O decréscimo de 21,4% registrado entre 1985 e 2020 coloca o segundo menor bioma brasileiro à frente do Cerrado (-19,8%), Pantanal (-12,3%) e Amazônia (-11,6%). O Pampa funciona como um concentrador, para o qual convergem várias rotas de migração nacionais e internacionais. Por isso, a conservação das paisagens naturais do Pampa é crucial para múltiplas espécies migratórias da América do Norte, o sul da América do Sul e as regiões Norte e Centro-Oeste do Brasil e o norte da Argentina,
O bioma Pampa, especialmente na sua porção leste, é considerado uma região de relevância internacional para diversas espécies de aves migratórias. A existência de um mosaico de ecossistemas naturais incluindo lagoas costeiras, praias, dunas, campos, matas de restinga e áreas pantanosas atrai uma notável concentração de aves em diferentes estações do ano, em busca de alimento ou de sítios de reprodução.
As espécies que se reproduzem no Canadá e Estados Unidos, voam para o Pampa no verão em busca de alimento. Já as espécies migrantes austrais voam até o bioma, onde permanecem somente no outono e no inverno. Elas partem desde a Patagônia, sul do Chile, Terra do Fogo e Ilhas Malvinas em direção ao Pampa no inverno, fugindo assim dos rigores do inverno austral. Outras espécies são residentes de verão e abandonam temporariamente o Pampa com a chegada dos meses frios para diversos destinos.

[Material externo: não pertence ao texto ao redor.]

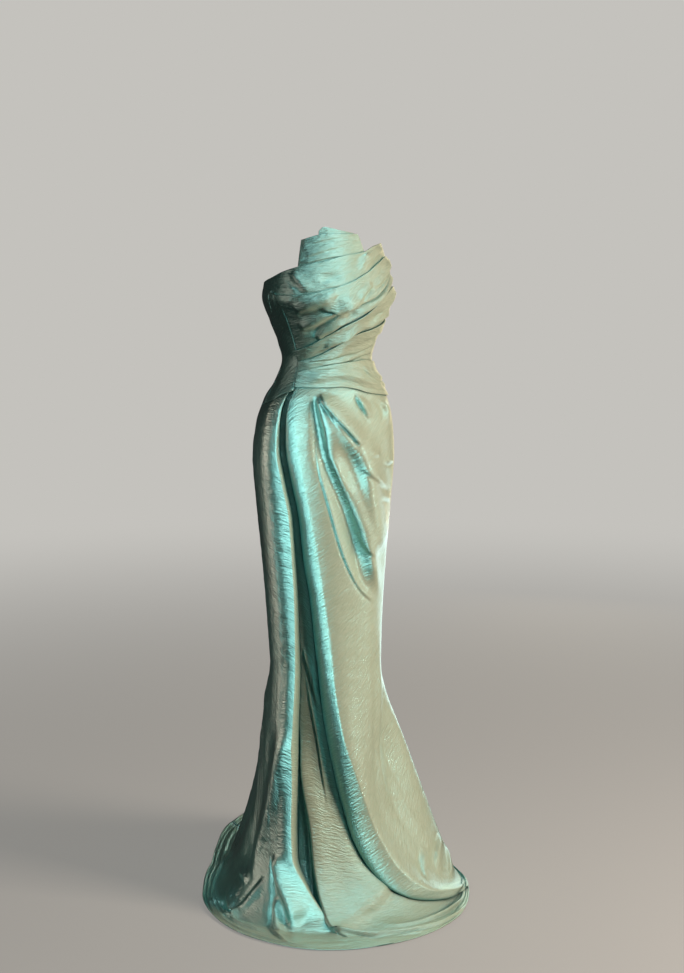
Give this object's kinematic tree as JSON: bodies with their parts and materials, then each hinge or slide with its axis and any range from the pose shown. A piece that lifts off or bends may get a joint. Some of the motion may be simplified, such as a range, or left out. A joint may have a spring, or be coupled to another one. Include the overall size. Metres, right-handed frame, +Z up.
{
  "type": "evening gown",
  "caption": "Strapless draped evening gown with a wrapped skirt and a train, hollow and filled out as worn, in shot taffeta.",
  "frame": {"origin": "centre of the waist, where the wearer holds the gown up, 1.2 m above the floor", "axes": "+Z up; the front looks along -Y; +X is the wearer's left"},
  "size_m": [0.6365, 0.8921, 1.473],
  "materials": {
    "taffeta": "shot taffeta, sage crossed with aqua"
  },
  "bodies": {
    "root": {"plastron_front": "taffeta", "plastron_flap": "taffeta", "swathe_upper": "taffeta", "swathe_middle": "taffeta", "swathe_lower": "taffeta", "midriff": "taffeta", "waist_sash": "taffeta", "bodice_side_right": "taffeta", "bodice_back_right": "taffeta", "bodice_back_left": "taffeta", "skirt_front_wrap": "taffeta", "skirt_under_front": "taffeta", "skirt_side_right": "taffeta", "skirt_back_left": "taffeta"}
  },
  "joints": []
}
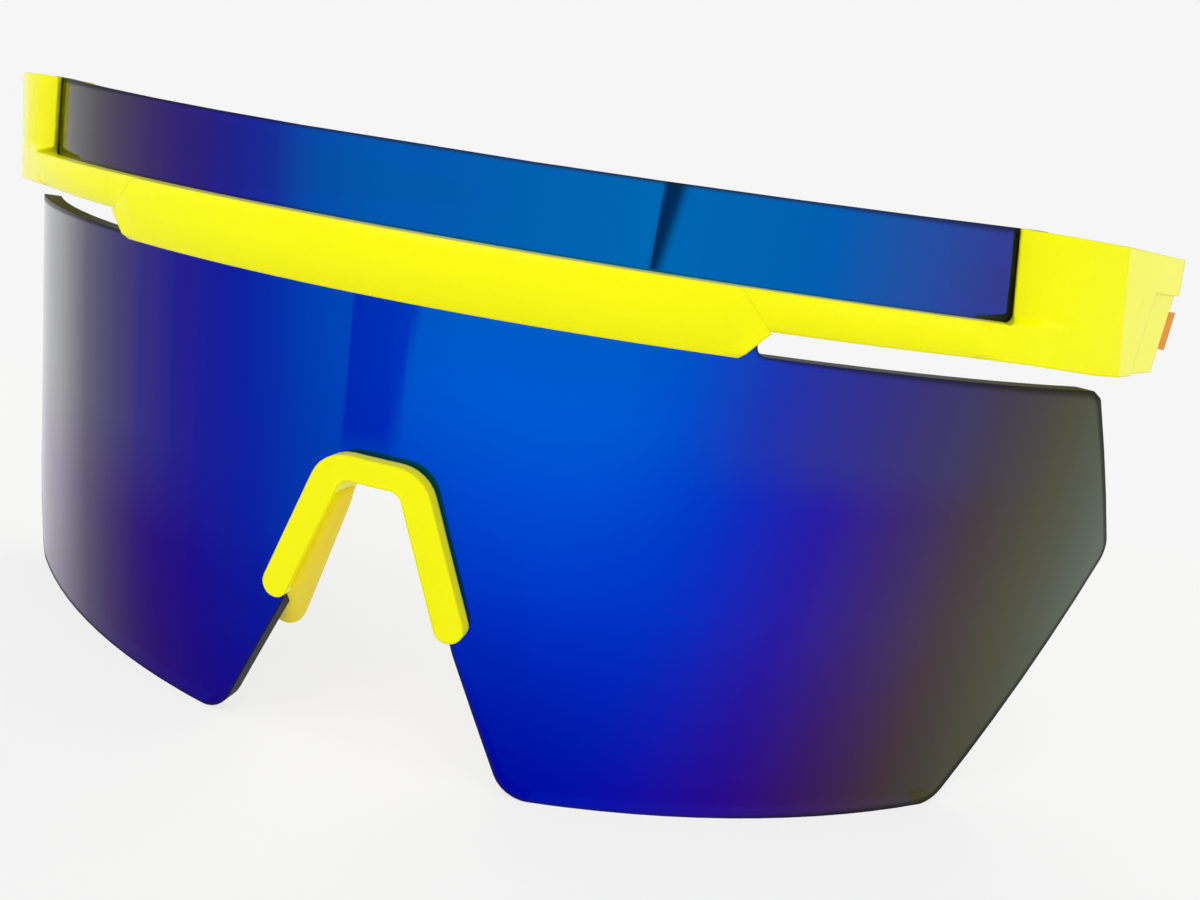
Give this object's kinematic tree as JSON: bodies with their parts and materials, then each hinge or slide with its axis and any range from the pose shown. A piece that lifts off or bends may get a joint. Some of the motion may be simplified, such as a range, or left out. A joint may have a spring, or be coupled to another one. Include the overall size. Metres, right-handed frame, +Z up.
{
  "type": "shield sunglasses",
  "caption": "One-piece mirrored shield lens in a bright full-width brow bar with folding side arms and a soft-padded nose bridge.",
  "frame": {"origin": "nose seat: the underside of the nose bridge's top, in the middle of the lens's front face", "axes": "+X to the wearer's left, +Y from the lens towards the wearer and along the open temples, +Z up"},
  "size_m": [0.152, 0.1728, 0.0637],
  "materials": {
    "mirror_lens": "polished, mirror coated blue to violet over smoke grey",
    "yellow_plastic": "glossy moulded",
    "amber_rubber": "soft satin",
    "orange_plastic": "satin moulded",
    "hinge_steel": "brushed"
  },
  "bodies": {
    "front": {"lens": "mirror_lens", "front_frame": "yellow_plastic", "inner_rail": "yellow_plastic", "rail_screws": "hinge_steel", "nose_bridge": "yellow_plastic", "nose_pad_left": "amber_rubber", "nose_pad_right": "amber_rubber", "front_hinge_left": "hinge_steel", "front_hinge_right": "hinge_steel", "front_leaf_screws": "hinge_steel", "hinge_screw_left": "hinge_steel", "hinge_screw_right": "hinge_steel"},
    "left_temple": {"temple_left": "yellow_plastic", "temple_hinge_left": "hinge_steel", "temple_leaf_screws_left": "hinge_steel", "temple_tip_left": "amber_rubber", "accent_left": "orange_plastic"},
    "right_temple": {"temple_right": "yellow_plastic", "temple_hinge_right": "hinge_steel", "temple_leaf_screws_right": "hinge_steel", "temple_tip_right": "amber_rubber", "accent_right": "orange_plastic"}
  },
  "joints": [
    {"name": "left_temple_fold", "type": "hinge", "parent": "front", "child": "left_temple", "pos_m": [0.06975, 0.0446, 0.0265], "axis": [0, 0, 1], "range_deg": [0, 92]},
    {"name": "right_temple_fold", "type": "hinge", "parent": "front", "child": "right_temple", "pos_m": [-0.06975, 0.0446, 0.0265], "axis": [0, 0, -1], "range_deg": [0, 82]}
  ]
}
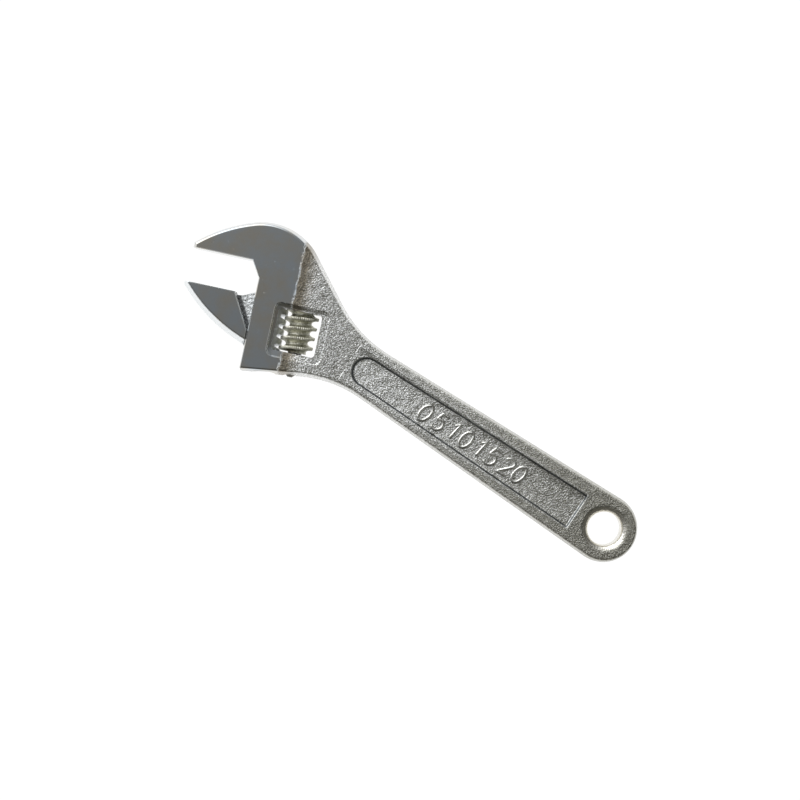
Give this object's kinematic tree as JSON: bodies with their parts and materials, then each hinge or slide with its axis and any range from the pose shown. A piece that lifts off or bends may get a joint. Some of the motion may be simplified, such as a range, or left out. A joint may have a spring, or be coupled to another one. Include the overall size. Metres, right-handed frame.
{
  "type": "adjustable wrench",
  "caption": "Adjustable wrench: chrome plated forged body, sliding jaw on a round rail, knurled worm in a window, recessed handle panels and a hanging hole.",
  "frame": {"origin": "middle of the bounding box, at its lowest level, which is the lower ground face of the head", "axes": "+X along the handle from the head to the hanging hole, +Z through the thickness; the head is turned 21.3 degrees from the handle"},
  "size_m": [0.1562, 0.0426, 0.011],
  "materials": {
    "forged_chrome": "chrome plate over a forged surface, satin where ground",
    "worm_steel": "machined steel, dulled",
    "spring_steel": "drawn wire"
  },
  "bodies": {
    "frame": {"wrench_body": "forged_chrome", "worm_pin": "worm_steel", "worm_spring": "spring_steel"},
    "worm": {"adjusting_worm": "worm_steel"},
    "jaw": {"movable_jaw": "forged_chrome"}
  },
  "joints": [
    {"name": "worm_spin", "type": "hinge", "parent": "frame", "child": "worm", "pos_m": [-0.03783, -0.00296, 0.0055], "axis": [-0.3633, 0.9317, 0], "range_deg": [-1241.5, 1241.5]},
    {"name": "jaw_slide", "type": "slide", "parent": "frame", "child": "jaw", "axis": [-0.3633, 0.9317, 0], "range_m": [-0.01, 0.01]}
  ],
  "couplings": [
    {"joint": "worm_spin", "follows": "jaw_slide", "rad_per_m": -2166.6}
  ]
}
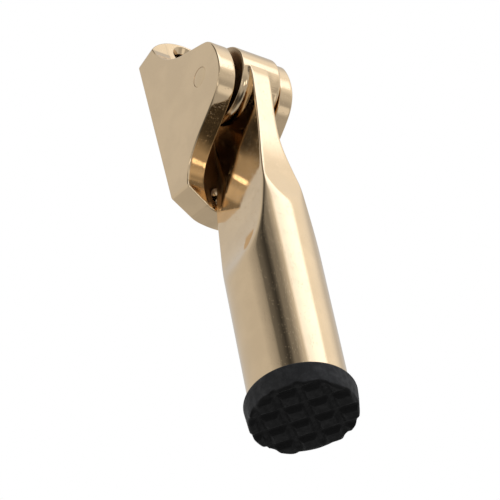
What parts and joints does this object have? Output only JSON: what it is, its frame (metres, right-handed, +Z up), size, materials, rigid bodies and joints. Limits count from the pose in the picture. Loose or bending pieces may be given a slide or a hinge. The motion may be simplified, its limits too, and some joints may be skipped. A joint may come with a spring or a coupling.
{
  "type": "kick-down door holder",
  "caption": "Kick-down door holder: a brass bracket with two ears for the door's face, and a swinging round brass arm with a black rubber foot.",
  "frame": {"origin": "on the bracket's flat back face, which lies on the door, at the height of the pivot and midway between the ears", "axes": "+Y into the door, so the holder stands in front of the door towards -Y; +Z up, along the hanging arm; +X along the pivot pin"},
  "size_m": [0.025, 0.0301, 0.1331],
  "materials": {
    "polished_brass": "polished cast brass",
    "pin_brass": "polished flush with the ear",
    "zinc_plated_steel": "zinc plated",
    "spring_steel": "plain spring steel",
    "black_rubber": "matt moulded rubber"
  },
  "bodies": {
    "bracket": {"bracket": "polished_brass", "pivot_pin": "pin_brass", "washer_left": "zinc_plated_steel", "washer_right": "zinc_plated_steel", "wave_washer": "spring_steel", "brake_plunger": "zinc_plated_steel", "brake_spring": "spring_steel"},
    "arm": {"arm": "polished_brass", "rubber_foot": "black_rubber", "foot_stud": "zinc_plated_steel"}
  },
  "joints": [
    {"name": "arm_swing", "type": "hinge", "parent": "bracket", "child": "arm", "pos_m": [0, -0.0206, 0], "axis": [-1, 0, 0], "range_deg": [0, 188]}
  ]
}
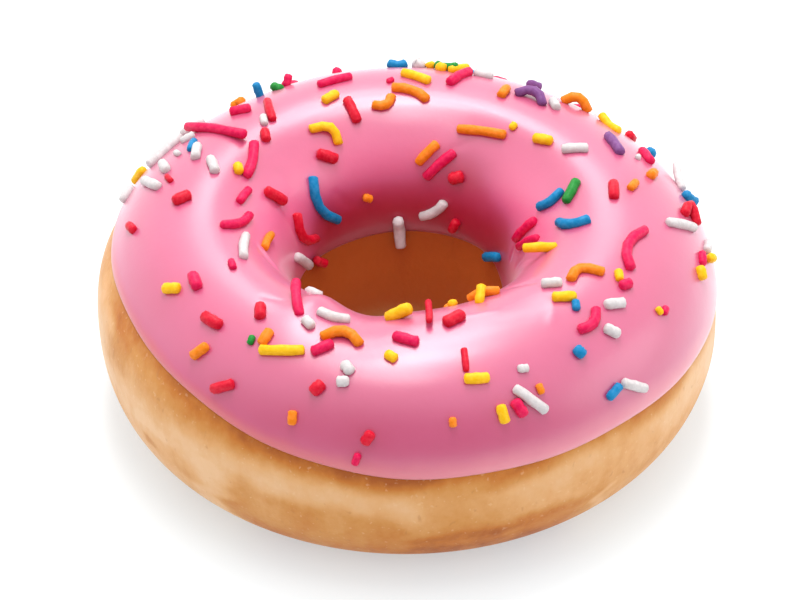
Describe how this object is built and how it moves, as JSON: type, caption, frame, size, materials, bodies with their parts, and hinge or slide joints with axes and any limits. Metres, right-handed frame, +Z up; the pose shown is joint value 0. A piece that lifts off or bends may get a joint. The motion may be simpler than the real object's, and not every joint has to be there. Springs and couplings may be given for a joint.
{
  "type": "frosted ring doughnut with sprinkles",
  "caption": "Ring doughnut of golden fried dough with glossy pink icing over its top and coloured sugar sprinkles.",
  "frame": {"origin": "middle of the bounding box on the flat base that the doughnut rests on, close to the axis of its hole", "axes": "+Z up through the hole, towards the iced side; -Y towards the side seen nearest from the front; +X to the right seen from there"},
  "size_m": [0.0942, 0.0934, 0.0363],
  "materials": {
    "dough": "fried crust, golden to brown, matte with a slight sheen",
    "icing": "set sugar icing, pink, semi-gloss"
  },
  "bodies": {
    "root": {"dough": "dough", "icing": "icing"}
  },
  "joints": []
}
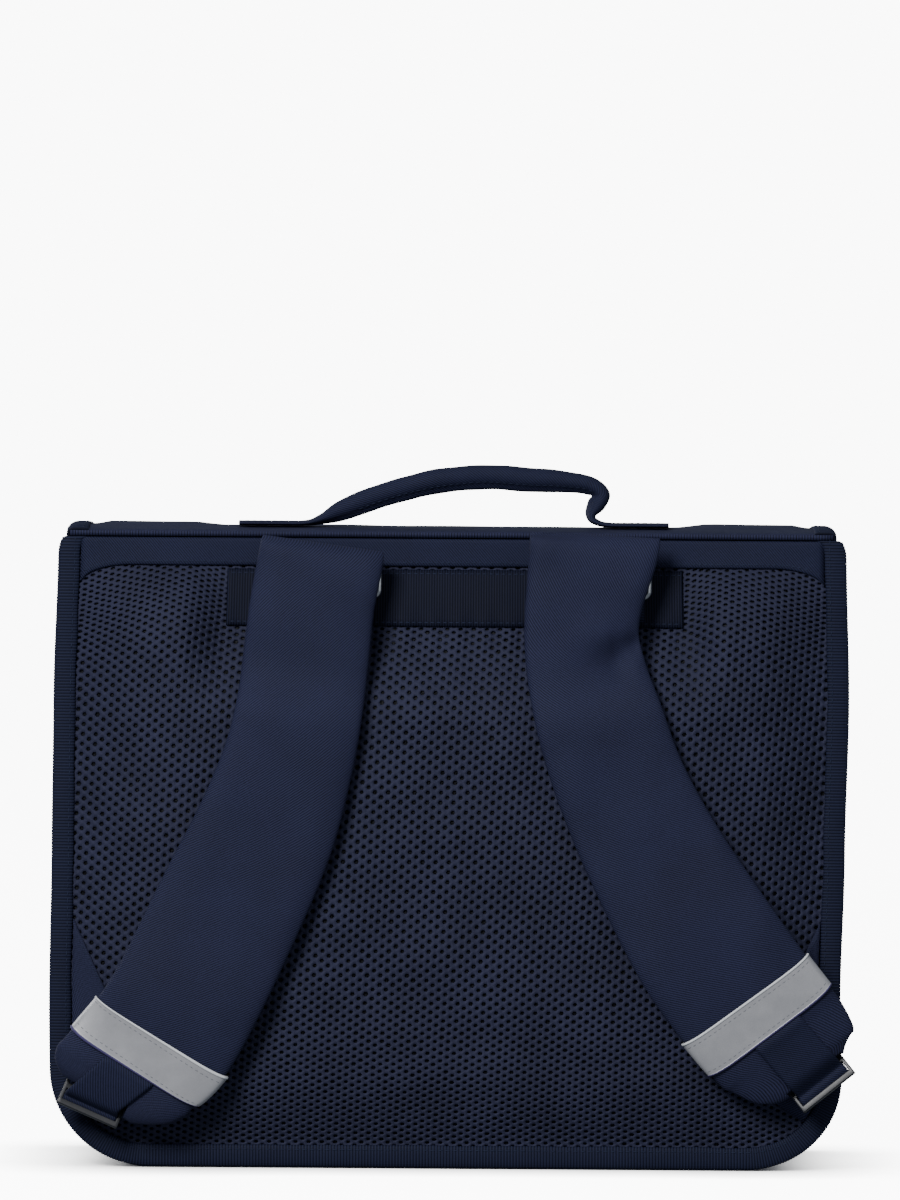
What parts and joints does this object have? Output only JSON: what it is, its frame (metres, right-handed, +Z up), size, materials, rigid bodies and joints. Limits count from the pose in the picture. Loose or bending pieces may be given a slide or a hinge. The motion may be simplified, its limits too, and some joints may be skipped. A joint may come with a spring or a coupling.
{
  "type": "school satchel",
  "caption": "Boxy soft school satchel with a padded mesh back, padded shoulder straps with reflective bands, a rolled top handle and a full front flap.",
  "frame": {"origin": "centre of the flat base, on the floor under the middle of the body", "axes": "+X to the right when looking at the padded back, +Y from the padded back to the flap's front, +Z up"},
  "size_m": [0.3848, 0.2036, 0.3363],
  "materials": {
    "mesh": "knitted spacer mesh with round holes",
    "twill": "matte twill weave",
    "grosgrain": "ribbed webbing",
    "reflective_tape": "satin retroreflective tape",
    "plastic": "moulded, satin",
    "metal": "polished"
  },
  "bodies": {
    "root": {"back_panel": "mesh", "top_band": "twill", "anchor_band": "grosgrain", "back_binding": "grosgrain", "gusset": "twill", "front_panel": "twill", "front_binding": "grosgrain", "flap": "twill", "flap_binding": "grosgrain", "handle": "twill", "clasp_left": "plastic", "clasp_right": "plastic", "shoulder_strap_left": "twill", "reflective_band_left": "reflective_tape", "strap_ring_left": "metal", "ring_hanger_left": "grosgrain", "strap_tab_left": "twill", "strap_loop_left": "twill", "strap_buckle_left": "plastic", "lower_webbing_left": "grosgrain", "anchor_tab_left": "twill", "shoulder_strap_right": "twill", "reflective_band_right": "reflective_tape", "strap_ring_right": "metal", "ring_hanger_right": "grosgrain", "strap_tab_right": "twill", "strap_loop_right": "twill", "strap_buckle_right": "plastic", "lower_webbing_right": "grosgrain", "anchor_tab_right": "twill"}
  },
  "joints": []
}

O avanço da ação do homem sobre a vegetação natural do Pampa acentuou-se na última década, quando também foi possível notar o começo da mudança do perfil econômico do uso do solo. Nos últimos 36 anos, o Pampa perdeu 2,5 milhões de hectares de vegetação nativa, que responde por menos da metade (46,1%) do território. Formações campestres ocupavam 46,2% do território em 1985. Em 2020, eram apenas 32,6%. Nesse período, a agricultura ganhou mais de 1,9 milhão de hectares de área do Pampa. A atividade, que ocupava 29,8% do bioma em 1985, passou a usar 39,9% do território em 2020. No ano passado, era o principal uso dos 44,1% antropizados do Pampa e segue uma tendência de crescimento alto a cada ano.
De acordo com o coordenador do mapeamento do Pampa, Heinrich Hasenack, "a substituição da formação campestre pela agricultura favorece a perda de biodiversidade e liberação de carbono na atmosfera, contribuindo para o efeito estufa. Mas é também um desvio de uma vocação econômica natural do Pampa".
Ele ainda explica que "ao contrário da Amazônia ou do Cerrado, onde é preciso desmatar para criar gado, no Pampa a vegetação nativa é um pasto natural, o que permite que a pecuária se desenvolva preservando a paisagem". Resultados de pesquisas mostram que práticas de manejo adequadas permitem retorno econômico similar ao do cultivo de grãos, com a vantagem de preservar a biodiversidade e os serviços ecossistêmicos.
O Pampa possui muitas espécies campestres por metro quadrado, mesmo quando ocupado por gado, favorecendo a conservação da biodiversidade e do carbono estocado. Embora a agricultura, de um modo geral, tenha ótima produtividade, em algumas circunstâncias acaba sendo introduzida em locais com menor aptidão do que a pecuária. Outro fato preocupante é que o Pampa tem a menor proporção de unidades de conservação dentre todos os biomas brasileiros, com apenas 3% do território protegido. Dos quais, se descontarmos as Áreas de Proteção Ambiental, uma categoria com menor grau de proteção, esse percentual cai para 0,6%. Existem regiões do Pampa que já estão excessivamente descaracterizadas, a ponto de colocar em risco a própria capacidade de restauração ecológica com as variantes genéticas típicas dessas regiões.
O avanço da agricultura sobre a vegetação nativa pode ser notado em todo o bioma, mas foi mais acentuado nas regiões da Fronteira Oeste, o Planalto Médio/Missões, Zona Costeira e leste da Campanha. Os cinco municípios que mais perderam vegetação natural nos últimos 36 anos foram São Gabriel, Alegrete, Tupanciretã, Dom Pedrito e Bagé.